### Instructions for the task:
Only a number is wanted here: the number of lines of the data that include "empty".
## Start Exercise inputs
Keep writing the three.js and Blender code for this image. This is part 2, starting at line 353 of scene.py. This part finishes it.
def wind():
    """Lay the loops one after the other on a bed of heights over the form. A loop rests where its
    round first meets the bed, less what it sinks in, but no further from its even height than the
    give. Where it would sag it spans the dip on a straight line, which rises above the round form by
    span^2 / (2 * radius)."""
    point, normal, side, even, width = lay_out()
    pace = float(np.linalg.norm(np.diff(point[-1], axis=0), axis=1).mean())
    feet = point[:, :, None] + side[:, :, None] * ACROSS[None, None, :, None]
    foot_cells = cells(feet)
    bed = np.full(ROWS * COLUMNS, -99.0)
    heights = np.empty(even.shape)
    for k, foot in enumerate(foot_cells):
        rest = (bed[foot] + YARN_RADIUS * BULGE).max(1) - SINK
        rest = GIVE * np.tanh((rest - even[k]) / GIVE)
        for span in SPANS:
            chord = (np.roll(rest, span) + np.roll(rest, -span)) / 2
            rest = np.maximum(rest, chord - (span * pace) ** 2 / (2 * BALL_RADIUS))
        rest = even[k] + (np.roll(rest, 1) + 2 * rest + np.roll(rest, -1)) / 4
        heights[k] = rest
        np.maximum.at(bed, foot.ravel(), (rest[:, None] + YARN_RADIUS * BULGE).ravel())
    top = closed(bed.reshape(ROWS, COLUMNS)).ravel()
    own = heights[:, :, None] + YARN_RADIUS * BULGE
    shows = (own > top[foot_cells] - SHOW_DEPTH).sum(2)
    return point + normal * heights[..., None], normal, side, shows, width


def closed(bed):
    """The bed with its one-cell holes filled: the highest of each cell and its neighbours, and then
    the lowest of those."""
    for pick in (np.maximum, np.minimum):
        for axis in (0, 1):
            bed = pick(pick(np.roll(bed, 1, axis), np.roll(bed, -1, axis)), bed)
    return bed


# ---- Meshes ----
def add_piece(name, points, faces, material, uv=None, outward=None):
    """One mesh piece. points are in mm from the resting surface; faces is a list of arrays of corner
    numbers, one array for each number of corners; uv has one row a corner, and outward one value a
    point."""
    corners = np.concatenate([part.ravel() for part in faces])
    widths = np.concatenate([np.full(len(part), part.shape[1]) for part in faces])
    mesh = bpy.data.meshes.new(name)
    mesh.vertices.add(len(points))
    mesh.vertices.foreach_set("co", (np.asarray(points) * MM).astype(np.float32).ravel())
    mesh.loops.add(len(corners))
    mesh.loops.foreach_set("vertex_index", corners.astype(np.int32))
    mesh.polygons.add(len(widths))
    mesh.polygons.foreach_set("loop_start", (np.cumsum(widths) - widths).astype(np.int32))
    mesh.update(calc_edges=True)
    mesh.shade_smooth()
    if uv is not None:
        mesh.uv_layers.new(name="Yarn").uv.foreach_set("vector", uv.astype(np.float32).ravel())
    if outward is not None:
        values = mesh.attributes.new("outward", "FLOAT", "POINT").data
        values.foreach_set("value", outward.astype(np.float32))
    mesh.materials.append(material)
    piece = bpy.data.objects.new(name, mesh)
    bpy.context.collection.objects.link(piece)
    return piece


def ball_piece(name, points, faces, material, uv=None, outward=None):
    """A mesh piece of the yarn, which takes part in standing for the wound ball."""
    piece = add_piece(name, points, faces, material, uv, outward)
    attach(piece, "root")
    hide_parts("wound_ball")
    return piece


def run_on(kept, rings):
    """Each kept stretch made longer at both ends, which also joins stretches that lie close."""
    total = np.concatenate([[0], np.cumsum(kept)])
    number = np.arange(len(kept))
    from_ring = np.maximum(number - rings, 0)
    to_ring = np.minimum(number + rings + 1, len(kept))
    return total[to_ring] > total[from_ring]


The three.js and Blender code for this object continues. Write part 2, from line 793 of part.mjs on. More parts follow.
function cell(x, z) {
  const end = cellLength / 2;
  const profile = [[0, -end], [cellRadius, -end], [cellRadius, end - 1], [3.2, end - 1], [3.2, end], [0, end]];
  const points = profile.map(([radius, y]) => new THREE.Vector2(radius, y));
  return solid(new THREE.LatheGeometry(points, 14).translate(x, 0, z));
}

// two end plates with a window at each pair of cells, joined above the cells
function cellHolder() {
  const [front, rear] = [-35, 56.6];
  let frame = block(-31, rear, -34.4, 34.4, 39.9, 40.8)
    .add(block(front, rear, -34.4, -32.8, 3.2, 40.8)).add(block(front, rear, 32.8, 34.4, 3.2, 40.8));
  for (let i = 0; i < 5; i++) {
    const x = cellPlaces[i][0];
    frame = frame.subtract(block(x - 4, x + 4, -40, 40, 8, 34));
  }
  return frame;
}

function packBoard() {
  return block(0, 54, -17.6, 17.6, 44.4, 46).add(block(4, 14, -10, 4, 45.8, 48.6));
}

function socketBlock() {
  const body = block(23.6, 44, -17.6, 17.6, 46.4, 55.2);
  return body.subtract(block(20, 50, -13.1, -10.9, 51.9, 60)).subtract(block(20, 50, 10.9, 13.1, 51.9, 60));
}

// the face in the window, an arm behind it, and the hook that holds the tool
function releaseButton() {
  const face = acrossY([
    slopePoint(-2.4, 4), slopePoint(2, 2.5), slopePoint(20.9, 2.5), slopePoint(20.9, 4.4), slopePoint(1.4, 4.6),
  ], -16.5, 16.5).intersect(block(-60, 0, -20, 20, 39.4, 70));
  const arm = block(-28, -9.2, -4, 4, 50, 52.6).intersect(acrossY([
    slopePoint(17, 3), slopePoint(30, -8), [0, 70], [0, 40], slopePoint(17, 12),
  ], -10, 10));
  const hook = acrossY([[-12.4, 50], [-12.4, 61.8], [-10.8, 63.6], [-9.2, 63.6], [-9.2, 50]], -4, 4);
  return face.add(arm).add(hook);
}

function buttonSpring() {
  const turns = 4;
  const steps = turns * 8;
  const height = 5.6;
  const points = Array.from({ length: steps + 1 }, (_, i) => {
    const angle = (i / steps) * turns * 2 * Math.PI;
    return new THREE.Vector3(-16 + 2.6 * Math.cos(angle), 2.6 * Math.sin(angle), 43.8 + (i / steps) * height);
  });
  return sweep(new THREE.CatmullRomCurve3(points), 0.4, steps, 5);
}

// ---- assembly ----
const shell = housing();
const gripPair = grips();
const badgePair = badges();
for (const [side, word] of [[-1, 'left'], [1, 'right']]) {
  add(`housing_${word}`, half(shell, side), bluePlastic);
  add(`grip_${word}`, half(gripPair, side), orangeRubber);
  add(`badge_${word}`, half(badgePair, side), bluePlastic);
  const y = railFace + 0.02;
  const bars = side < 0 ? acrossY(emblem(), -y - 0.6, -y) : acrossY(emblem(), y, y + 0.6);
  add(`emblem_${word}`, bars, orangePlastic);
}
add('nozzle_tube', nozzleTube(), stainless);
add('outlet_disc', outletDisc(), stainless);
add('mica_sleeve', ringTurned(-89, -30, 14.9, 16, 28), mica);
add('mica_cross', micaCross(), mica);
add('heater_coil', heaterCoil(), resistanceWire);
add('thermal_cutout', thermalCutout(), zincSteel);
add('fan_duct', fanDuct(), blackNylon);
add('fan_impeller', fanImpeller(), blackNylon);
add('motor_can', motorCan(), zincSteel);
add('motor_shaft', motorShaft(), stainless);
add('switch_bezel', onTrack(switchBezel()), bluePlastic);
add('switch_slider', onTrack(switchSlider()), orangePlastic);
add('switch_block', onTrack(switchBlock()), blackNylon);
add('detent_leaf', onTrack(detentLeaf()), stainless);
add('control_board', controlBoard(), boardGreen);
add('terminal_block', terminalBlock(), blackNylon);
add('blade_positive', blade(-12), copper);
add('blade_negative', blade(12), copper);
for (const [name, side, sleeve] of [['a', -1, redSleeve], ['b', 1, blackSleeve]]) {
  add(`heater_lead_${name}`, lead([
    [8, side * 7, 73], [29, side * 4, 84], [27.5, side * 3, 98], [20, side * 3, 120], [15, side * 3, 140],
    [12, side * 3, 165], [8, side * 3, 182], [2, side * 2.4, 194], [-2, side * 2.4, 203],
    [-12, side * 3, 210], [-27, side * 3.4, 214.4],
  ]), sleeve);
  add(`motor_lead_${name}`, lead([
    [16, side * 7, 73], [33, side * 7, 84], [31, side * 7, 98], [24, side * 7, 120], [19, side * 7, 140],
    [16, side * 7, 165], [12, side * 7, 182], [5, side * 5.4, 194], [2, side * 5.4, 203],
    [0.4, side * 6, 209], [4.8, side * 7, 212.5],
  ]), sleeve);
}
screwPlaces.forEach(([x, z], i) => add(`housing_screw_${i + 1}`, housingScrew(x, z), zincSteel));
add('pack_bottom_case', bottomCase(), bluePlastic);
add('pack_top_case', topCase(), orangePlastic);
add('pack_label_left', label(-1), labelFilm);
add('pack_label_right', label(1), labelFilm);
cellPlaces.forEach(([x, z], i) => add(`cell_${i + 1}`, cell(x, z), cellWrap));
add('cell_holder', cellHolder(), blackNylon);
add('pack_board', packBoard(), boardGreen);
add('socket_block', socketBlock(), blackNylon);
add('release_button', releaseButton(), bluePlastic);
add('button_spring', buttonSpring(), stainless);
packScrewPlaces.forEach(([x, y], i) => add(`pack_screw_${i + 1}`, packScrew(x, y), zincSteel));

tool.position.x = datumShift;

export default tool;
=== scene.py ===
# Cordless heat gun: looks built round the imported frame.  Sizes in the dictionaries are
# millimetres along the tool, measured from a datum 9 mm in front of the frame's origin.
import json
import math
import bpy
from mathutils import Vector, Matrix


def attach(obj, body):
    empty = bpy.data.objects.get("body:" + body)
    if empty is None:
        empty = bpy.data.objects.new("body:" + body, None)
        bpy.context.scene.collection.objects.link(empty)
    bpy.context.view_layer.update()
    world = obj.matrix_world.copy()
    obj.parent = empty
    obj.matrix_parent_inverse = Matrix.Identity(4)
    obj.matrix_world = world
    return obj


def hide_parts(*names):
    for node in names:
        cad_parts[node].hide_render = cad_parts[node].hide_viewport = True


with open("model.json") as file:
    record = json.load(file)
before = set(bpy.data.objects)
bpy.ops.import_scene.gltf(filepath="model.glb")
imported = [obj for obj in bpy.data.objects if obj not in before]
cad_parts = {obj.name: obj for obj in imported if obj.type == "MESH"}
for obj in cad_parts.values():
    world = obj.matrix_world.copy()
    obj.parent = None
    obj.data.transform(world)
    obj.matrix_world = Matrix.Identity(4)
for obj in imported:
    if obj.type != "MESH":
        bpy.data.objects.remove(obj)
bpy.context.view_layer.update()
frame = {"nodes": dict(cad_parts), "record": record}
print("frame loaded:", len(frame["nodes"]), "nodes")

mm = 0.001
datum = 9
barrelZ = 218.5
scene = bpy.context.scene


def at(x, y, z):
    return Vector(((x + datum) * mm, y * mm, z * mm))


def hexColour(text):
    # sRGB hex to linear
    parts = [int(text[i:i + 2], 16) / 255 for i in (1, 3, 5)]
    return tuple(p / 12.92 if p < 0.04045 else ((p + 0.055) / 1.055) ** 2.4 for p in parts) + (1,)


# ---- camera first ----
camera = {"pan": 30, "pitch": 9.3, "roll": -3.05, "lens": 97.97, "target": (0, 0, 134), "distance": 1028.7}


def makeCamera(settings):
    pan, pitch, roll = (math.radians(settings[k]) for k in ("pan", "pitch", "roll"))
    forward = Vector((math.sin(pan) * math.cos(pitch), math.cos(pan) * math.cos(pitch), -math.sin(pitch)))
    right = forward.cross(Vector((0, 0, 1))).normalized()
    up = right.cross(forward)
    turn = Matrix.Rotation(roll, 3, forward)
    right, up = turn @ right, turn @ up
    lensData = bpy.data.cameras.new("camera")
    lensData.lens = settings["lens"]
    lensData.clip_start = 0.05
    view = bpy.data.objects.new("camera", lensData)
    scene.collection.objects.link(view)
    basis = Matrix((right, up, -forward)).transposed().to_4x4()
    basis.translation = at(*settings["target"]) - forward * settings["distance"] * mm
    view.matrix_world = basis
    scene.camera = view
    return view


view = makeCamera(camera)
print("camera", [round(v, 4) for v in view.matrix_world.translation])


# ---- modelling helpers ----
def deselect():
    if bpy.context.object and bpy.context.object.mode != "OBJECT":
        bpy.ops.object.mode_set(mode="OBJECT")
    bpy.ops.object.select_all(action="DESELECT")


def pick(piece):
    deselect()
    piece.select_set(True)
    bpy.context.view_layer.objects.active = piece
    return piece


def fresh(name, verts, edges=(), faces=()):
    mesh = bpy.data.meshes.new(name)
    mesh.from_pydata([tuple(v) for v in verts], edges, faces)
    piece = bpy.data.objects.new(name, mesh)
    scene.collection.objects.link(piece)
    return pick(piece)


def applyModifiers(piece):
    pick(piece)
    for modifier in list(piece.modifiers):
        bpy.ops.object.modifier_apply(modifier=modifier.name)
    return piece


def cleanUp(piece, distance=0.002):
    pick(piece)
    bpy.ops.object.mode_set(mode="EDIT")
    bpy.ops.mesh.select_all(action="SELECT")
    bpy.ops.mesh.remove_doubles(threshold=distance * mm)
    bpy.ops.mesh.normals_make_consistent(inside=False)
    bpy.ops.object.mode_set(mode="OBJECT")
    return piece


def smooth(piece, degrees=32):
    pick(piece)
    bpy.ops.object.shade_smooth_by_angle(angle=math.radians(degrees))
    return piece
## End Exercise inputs
### Full response:
6